Zekat Vermenin Adabı:
⇒Sadece rızayı ilahi gözetilmelidir. Başa kakılmamalıdır. Malın temiz ve helal olanından verilmelidir. Alanın onuru kırılmamalı ve gizlice verilmelidir. Hanefiler gizli vermeyi Şafi Hambeliler açıktan vermeyi uygun görürler. Vaktinde verilmelidir. Haya sahibi, isteyemeyen fakirleri bulmalı zekat bizzat onlara verilmelidir. Akrabaya verilmesi daha faziletlidir. Bulunulan yerdeki fakirlere verilir. Zekatı veren de alan da karşılıklı dua etmelidir. Zekatta vekil tayin edilebilir.
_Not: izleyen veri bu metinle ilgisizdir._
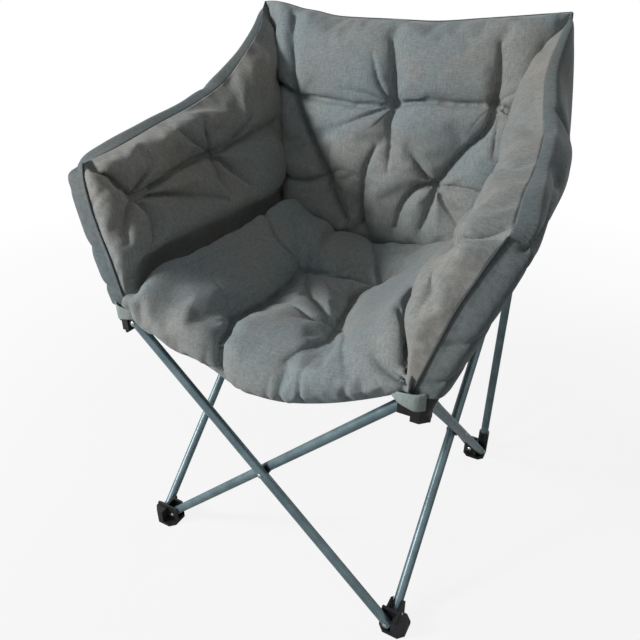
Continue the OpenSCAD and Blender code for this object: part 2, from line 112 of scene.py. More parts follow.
def woven_cloth(name, turn, dark, light, cool, warm, yarn_mm=1.7, relief_mm=0.25, sheen=0.15):
    """Plain-woven melange polyester. Two-tone yarns in both directions give the fine heathered grain,
    and slow tints give its cool and warm areas, 125 mm across.
    The real yarns are 0.5 mm apart, too fine to show, so yarn_mm draws them coarser."""
    # a yarn's shade changes slowly along it, and the tints show through the heather
    slub, tint_share = 0.16, 0.4
    made, tree, shader = new_material(name, Roughness=0.92, Sheen_Weight=sheen, Sheen_Roughness=0.5,
                                      Specular_IOR_Level=0.2)
    place = add(tree, "ShaderNodeTexCoord").outputs["Object"]
    weave = add(tree, "ShaderNodeMapping", {"Vector": place}, {"Rotation": (0, 0, turn)}).outputs["Vector"]
    yarns = []
    for stretch in ((slub, 1, 1), (1, slub, slub)):
        scaled = add(tree, "ShaderNodeMapping", {"Vector": weave}, {"Scale": stretch}).outputs["Vector"]
        yarns.append(add(tree, "ShaderNodeTexNoise", {"Vector": scaled},
                         {"Scale": pattern_scale(yarn_mm), "Detail": 2, "Roughness": 0.5}).outputs["Fac"])
    grain = add(tree, "ShaderNodeMath", {0: yarns[0], 1: yarns[1]}, operation="ADD").outputs["Value"]
    spread = add(tree, "ShaderNodeMapRange", {"Value": grain},
                 {"From Min": 0.7, "From Max": 1.3}).outputs["Result"]
    heather = two_tones(tree, spread, (0.0, dark), (1.0, light))
    patches = add(tree, "ShaderNodeTexNoise", {"Vector": place},
                  {"Scale": pattern_scale(125), "Detail": 5, "Roughness": 0.55,
                   "Distortion": 0.3}).outputs["Fac"]
    tint = two_tones(tree, patches, (0.36, cool), (0.64, warm))
    mixed = add(tree, "ShaderNodeMix", {6: heather, 7: tint}, {0: tint_share}, data_type="RGBA")
    tree.links.new(mixed.outputs[2], shader.inputs["Base Color"])
    relief = add(tree, "ShaderNodeBump", {"Height": spread}, {"Strength": 0.5, "Distance": relief_mm * MM})
    tree.links.new(relief.outputs["Normal"], shader.inputs["Normal"])
    return made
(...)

Malikiler vekil bırakmayı müstehap görürler. Verenin alana bu zekâttır dememesi daha iyi olur. Alankişi rencide olmamalıdır.
Zekâtın Dağıtım Usulu:
⇒Şafiye göre ise amiller dışında yedi sınıftan üçer kişiye verilir. Hambelilerde bu görüştedir. Bazı alimler kamu yararına olan yerlere de zekat verilir derler. Ayrıca toplayan ve dağıtan bir fonun olması da çok iyi olur.
Zekâtın Verilme Zamanı:
⇒Fakihler şartları gerçekleşen malda zekâtın derhal(fevrî) yani sene biter bitmez ödenmesi gerektiğinde görüş birliğine varmışlardır. Çünkü malda gerçekleşen zekât borcu, artık kul hakkıdır.